Agosto também será crítico no campo político: o início do programa eleitoral gratuito terá impacto significativo sobre as preferências. Se o governo pretende fortalecer o seu candidato, precisará agir coerentemente.
Por isso a equipe econômica precisa demonstrar que controla a situação fiscal e que administrará fielmente as metas monetárias do real.
Será imprescindível manter o aperto monetário e os juros elevados, evitar um desmantelo fiscal e administrar competentemente o saldo de operações cambiais.
Mais ainda, será essencial resistir às pressões por reindexação e garantir a estabilidade das âncoras nominais –salários, tarifas, câmbio.
Vale sublinhar: o plano é intrinsecamente recessivo e sua administração, se coerente, deve levar à desaceleração da economia.
Esta cresceu 5,3% no primeiro trimestre, desacelerou-se um pouco no segundo e deve continuar assim no segundo semestre, fechando o ano de 1994 com um crescimento anual modesto (2,5%) e nível elevado de desemprego.
Serão árduas as batalhas a serem enfrentadas:
1) Será fundamental manter o arrocho sobre as contas públicas, diante das pressões colocadas pelo reajuste do funcionalismo e das Forças Armadas.
O desempenho do Tesouro no primeiro semestre foi precário, com um déficit de R$ 3,3 bilhões, expansão dos gastos acima do previsto e despesas de juros internos e externos de R$ 8,8 bilhões.
A equipe econômica precisará contornar novas demandas salariais por parte das estatais e impedir que o efeito-demonstração dissemine esses aumentos para o setor privado.
Será necessário melhorar a receita tributária e evitar qualquer sinal de desequilíbrio de gastos, tarefa espinhosa num ano eleitoral.

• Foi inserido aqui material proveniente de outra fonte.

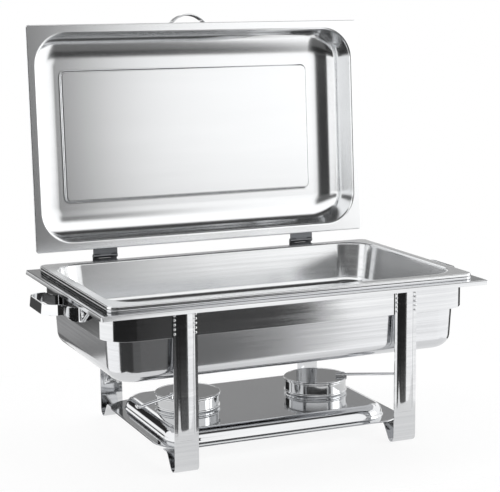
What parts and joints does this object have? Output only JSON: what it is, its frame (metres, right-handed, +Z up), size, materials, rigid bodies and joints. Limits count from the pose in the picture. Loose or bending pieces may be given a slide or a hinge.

2) A equipe precisará assegurar o estrito cumprimento das metas monetárias. A manutenção destas, dado o compulsório de 100% sobre o acréscimo de depósitos à vista com relação às médias observadas pré-plano, colocará o sistema bancário sob permanente tensão nos próximos meses. Instituições de pequeno porte continuarão expostas ao risco de liquidação. A tarefa mais difícil será a de lidar com os bancos estaduais. Vários deles precisarão empreender profundos ajustes.
Outro sério desafio é o de desmontar as aplicações líquidas de curto prazo –pois a existência de dinheiro indexado é absolutamente incompatível com a afirmação da nova moeda.
3) A administração do saldo de operações cambiais não parece problemática a curto prazo em face da magnitude das reservas (US$ 43 bilhões).
A sobrevalorização deliberada da taxa de câmbio em reais permitiu refrear a entrada de capitais, de forma compatível com a política monetária –porém à custa de prejuízo para os exportadores.
Enfim, para que o real se fixe e cumpra o seu papel de travessia (política e econômica) é de se esperar que seja coerentemente implementado: juros altos, controle quantitativo da moeda, sobrevalorização cambial, arrocho fiscal, salários contidos. Um coquetel evidentemente recessionista.